Mr. Stack, who declined to give his age, said he had nothing to do with his former associates at the treasury and looks back on that time as an unfortunate mistake.

"It's just a tragedy and an unfortunate experience for a lot of good people," he said. "I imagine that they, like myself, just want to get on with their lives."

Frederick W. McCarthy, chairman of Triumph Capital, is a Harvard graduate with origins in the tough town of Dorchester, Mass. He eventually became managing director of the Boston office of Drexel Burnham Lambert. During his tenure at Drexel, the firm was involved in the junk bond scandal. Mr. McCarthy was not charged in that case.

In September 2003, after the trial of Triumph, Mr. McCarthy pleaded guilty to offering the contracts to Ms. Thiesfield and Mr. Stack in exchange for Mr. Silvester's decision to increase the state's investment in the company. . He was sentenced to a year and day in federal prison, fined $1 million, required to perform community service and ordered to forfeit $4.6 million in management fees paid to Triumph. Mr. McCarthy, 63, was also barred for life from working in the securities industry.

According to the prison bureau, he was released from the federal prison camp on Jan. 28. William F. Dow III, who represented Mr. McCarthy during his sentencing, said recently that his former client was out of the country at a wedding but otherwise living in Palm Beach, Fla.

Bridgeport's Ganim, Grimaldi and Pinto

The corruption investigation of Bridgeport City Hall was the most comprehensive municipal investigation ever mounted in the state, said Michael Wolf, director of the Federal Bureau of Investigation in Connecticut. Eleven people were convicted on corruption charges, most on guilty pleas. Only Mr. Ganim, once a serious Democratic candidate for governor, went to trial.

The government presented almost 50 witnesses in its case against Mr. Ganim on federal charges that included racketeering, bribery, extortion and mail fraud. In March 2003, he was convicted on 16 counts, including racketeering and bribery, and in July 2003 was sentenced to nine years in prison. He is appealing. His lawyer, Richard Meehan, said Mr. Ganim, 45, has been tutoring and mentoring fellow inmates since he arrived at the federal prison camp in Fort Dix, N.J., in the fall of 2003.

The government won its case against Mr. Ganim, whose wife and three children now live in Easton, largely on the testimony of those closest to him.

One important witness was Leonard J. Grimaldi, Mr. Ganim's former campaign manager. In federal court in June 2001, Mr. Grimaldi pleaded guilty to participating in a racketeering conspiracy and filing false tax returns. At Mr. Ganim's trial, Mr. Grimaldi testified that through his communications firm, he collected fees from companies with city contracts and split those fees with Mr. Ganim and with Paul J. Pinto, Mr. Ganim's chief campaign fund-raiser.

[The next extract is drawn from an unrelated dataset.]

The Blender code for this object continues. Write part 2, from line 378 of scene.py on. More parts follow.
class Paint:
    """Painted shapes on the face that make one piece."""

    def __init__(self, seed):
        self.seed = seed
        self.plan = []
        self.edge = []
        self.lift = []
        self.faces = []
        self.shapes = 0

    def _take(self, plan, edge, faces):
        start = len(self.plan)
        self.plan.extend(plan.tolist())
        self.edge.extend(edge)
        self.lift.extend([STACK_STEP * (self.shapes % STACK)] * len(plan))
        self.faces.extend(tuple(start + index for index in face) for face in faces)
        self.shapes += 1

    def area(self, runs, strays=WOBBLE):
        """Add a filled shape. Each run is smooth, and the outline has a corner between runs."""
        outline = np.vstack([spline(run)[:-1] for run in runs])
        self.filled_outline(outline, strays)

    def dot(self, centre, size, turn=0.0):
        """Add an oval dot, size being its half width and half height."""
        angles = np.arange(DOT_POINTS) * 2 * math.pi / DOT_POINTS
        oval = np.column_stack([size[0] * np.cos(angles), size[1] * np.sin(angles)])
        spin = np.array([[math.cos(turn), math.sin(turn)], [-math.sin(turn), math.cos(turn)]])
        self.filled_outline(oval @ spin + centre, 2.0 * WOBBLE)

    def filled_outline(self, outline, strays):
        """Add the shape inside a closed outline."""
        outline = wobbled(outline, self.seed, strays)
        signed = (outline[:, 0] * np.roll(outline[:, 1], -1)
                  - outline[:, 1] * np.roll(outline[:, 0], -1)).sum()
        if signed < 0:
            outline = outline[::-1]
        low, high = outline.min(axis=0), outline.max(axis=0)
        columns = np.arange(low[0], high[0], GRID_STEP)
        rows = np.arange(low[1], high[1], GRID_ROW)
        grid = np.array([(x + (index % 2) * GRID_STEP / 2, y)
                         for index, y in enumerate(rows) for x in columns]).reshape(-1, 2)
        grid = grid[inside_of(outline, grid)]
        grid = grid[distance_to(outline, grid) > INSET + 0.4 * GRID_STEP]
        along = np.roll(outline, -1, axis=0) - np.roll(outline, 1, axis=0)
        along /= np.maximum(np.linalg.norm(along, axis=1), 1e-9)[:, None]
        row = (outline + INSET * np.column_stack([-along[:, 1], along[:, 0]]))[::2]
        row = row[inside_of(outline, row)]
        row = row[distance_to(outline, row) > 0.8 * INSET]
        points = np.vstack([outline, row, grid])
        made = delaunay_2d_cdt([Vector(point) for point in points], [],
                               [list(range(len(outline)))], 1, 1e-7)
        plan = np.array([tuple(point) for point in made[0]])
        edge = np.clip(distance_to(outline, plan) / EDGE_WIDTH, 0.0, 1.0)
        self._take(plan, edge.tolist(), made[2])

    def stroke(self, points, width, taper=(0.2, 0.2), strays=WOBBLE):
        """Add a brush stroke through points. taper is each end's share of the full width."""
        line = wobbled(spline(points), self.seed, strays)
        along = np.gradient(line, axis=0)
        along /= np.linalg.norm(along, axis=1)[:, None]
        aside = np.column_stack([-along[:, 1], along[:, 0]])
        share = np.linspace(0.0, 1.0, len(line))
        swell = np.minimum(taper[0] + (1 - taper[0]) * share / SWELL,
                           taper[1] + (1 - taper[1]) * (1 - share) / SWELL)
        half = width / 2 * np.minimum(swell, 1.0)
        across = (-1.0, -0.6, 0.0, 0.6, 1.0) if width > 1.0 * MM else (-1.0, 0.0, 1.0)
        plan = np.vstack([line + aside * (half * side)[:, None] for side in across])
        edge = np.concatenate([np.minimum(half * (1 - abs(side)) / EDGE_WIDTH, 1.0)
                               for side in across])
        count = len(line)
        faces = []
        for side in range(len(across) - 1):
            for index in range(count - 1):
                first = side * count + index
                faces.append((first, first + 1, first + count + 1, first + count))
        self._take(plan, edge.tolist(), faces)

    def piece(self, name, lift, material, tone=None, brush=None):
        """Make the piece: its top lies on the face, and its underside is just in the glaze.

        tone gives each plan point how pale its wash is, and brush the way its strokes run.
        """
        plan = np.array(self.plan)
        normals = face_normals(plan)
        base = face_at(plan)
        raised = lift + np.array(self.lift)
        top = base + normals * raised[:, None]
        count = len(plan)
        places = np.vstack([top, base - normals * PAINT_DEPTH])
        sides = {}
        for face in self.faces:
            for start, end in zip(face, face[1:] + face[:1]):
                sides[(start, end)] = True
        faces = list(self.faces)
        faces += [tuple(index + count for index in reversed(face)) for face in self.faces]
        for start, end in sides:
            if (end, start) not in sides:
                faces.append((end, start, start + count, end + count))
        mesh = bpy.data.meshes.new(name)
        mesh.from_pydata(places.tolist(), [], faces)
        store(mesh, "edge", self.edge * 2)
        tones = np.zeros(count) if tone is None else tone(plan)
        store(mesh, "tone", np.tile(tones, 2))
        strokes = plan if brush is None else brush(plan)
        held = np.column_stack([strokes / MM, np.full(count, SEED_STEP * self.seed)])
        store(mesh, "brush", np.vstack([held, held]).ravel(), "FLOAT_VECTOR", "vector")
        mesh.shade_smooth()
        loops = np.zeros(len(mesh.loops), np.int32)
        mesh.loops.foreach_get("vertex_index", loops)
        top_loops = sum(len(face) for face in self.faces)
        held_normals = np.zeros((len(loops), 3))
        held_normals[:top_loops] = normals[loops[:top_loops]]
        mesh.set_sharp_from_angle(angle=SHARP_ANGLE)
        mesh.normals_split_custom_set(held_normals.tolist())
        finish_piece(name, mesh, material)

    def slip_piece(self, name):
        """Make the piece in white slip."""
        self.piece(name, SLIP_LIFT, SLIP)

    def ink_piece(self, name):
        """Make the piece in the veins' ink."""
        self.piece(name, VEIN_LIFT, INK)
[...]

In an earlier career, Mr. Grimaldi was a newspaper reporter in Connecticut and wrote "Only in Bridgeport," a book of the city's history.

"I'm going to have to update that," he said with a laugh in a telephone interview early this month.

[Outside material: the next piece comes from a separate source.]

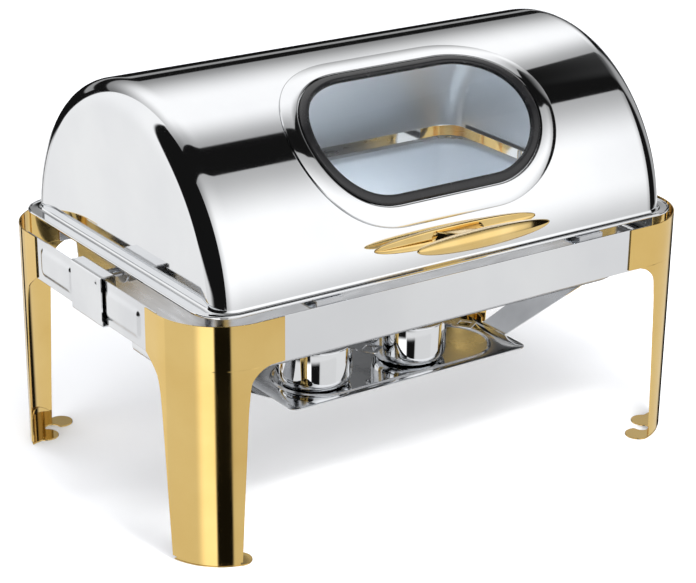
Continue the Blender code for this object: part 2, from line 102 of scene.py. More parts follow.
def makeFinish(name, finish):
    material = bpy.data.materials.new(name)
    material.use_nodes = True
    tree = material.node_tree
    surface = tree.nodes["Principled BSDF"]
    place = addNode(tree, "ShaderNodeTexCoord")
    surface.inputs["Metallic"].default_value = finish.get("metallic", 1.0)
    surface.inputs["IOR"].default_value = finish.get("ior", 1.5)
    for socket, value in finish.get("extra", {}).items():
        surface.inputs[socket].default_value = value
    # cloudy wiping marks drive the gloss and a slight change of tone
    smears = noiseOf(tree, place, finish["smearScale"], 5.0, finish.get("smearStretch", (1, 1, 1)))
    low, high = finish["roughness"]
    rough = spanOf(tree, smears, low, high)
    if "inside" in finish:
        rough = insideOf(tree, place, rough, finish["inside"])
    tree.links.new(rough, surface.inputs["Roughness"])
    tone = addNode(tree, "ShaderNodeMix", {"data_type": "RGBA"})
    tone.inputs["A"].default_value = (*finish["colour"], 1)
    tone.inputs["B"].default_value = (*finish["shade"], 1)
    tree.links.new(spanOf(tree, smears, 0.0, 1.0), tone.inputs["Factor"])
    tree.links.new(tone.outputs["Result"], surface.inputs["Base Color"])
    # a slow wave of the sheet, and fine brushing or grain on top of it
    wave = noiseOf(tree, place, finish["waveScale"], 1.0, finish.get("waveStretch", (1, 1, 1)))
    waves = addNode(tree, "ShaderNodeBump", Strength=1.0, Distance=finish["waveHeight"])
    tree.links.new(wave, waves.inputs["Height"])
    grain = noiseOf(tree, place, finish["grainScale"], 3.0, finish.get("grainStretch", (1, 1, 1)))
    grains = addNode(tree, "ShaderNodeBump", Strength=1.0, Distance=finish["grainHeight"])
    tree.links.new(grain, grains.inputs["Height"])
    tree.links.new(waves.outputs["Normal"], grains.inputs["Normal"])
    tree.links.new(grains.outputs["Normal"], surface.inputs["Normal"])
    return material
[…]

He was sentenced to 14 months in the federal prison camp in Otisville, N.Y., and fined $75,000. Released in August 2004, after serving some of his sentence in a Hartford halfway house, Mr. Grimaldi, 47, is serving 400 hours of community service and is writing again. He has had several articles published, including a piece on the Bridgeport corruption scandal in Connecticut Magazine that won a local prize. He has also developed a niche, writing family histories.

He lives in Easton, and married on June 4. "I'm happy," he said. Referring to the scandal, he added, "There are actually days now when I don't even think about it."

For his community service requirement, Mr. Grimaldi works with Bridgeport high school students on their college essays. Through this work, he has met local teenagers, including Kurdish émigrés and those who have been in the state foster-care system.

Fresh out of Fairfield University, Mr. Pinto started out as Mr. Ganim's driver in 1996 and rose to be his chief campaign fund-raiser. That relationship opened the door to a career at a Bridgeport architecture and engineering firm, where Mr. Pinto would become company president. In June 2001, he pleaded guilty in federal court to participating in a racketeering conspiracy, committing mail fraud and filing a false tax return.

In his eight days of testimony at Mr. Ganim's trial, Mr. Pinto said he accepted kickbacks from developers for the mayor. In addition to money, he testified, he and Mr. Grimaldi lavished Mr. Ganim with "investment quality" wines, tailored shirts and expensive dinners.

Mr. Pinto, 34, was sentenced in September 2003 to 20 months in prison. He was released on June 15.

He is now working with his brother-in-law, an electrician, buying and renovating investment properties in Fairfield County, said Mr. Pinto's lawyer, H. James Pickerstein.

Two Relocations Related to Rowland

Jo McKenzie, who testified at the House impeachment inquiry of Mr. Rowland and whose white mane and chic attire lent color to the proceedings, is also moving on. Ms. McKenzie, 73, a delegate to the Republican convention and the former manager of the governor's mansion, has listed her house for sale for $996,900. The slate-roof Tudor style house is on Prospect Avenue, the same street as the governor's mansion.

And what of the hot tub, that banal emblem of suburbia that brought down a governor? It is no longer at the Litchfield cottage, and is now parked in the backyard of Mr. Rowland's West Hartford home.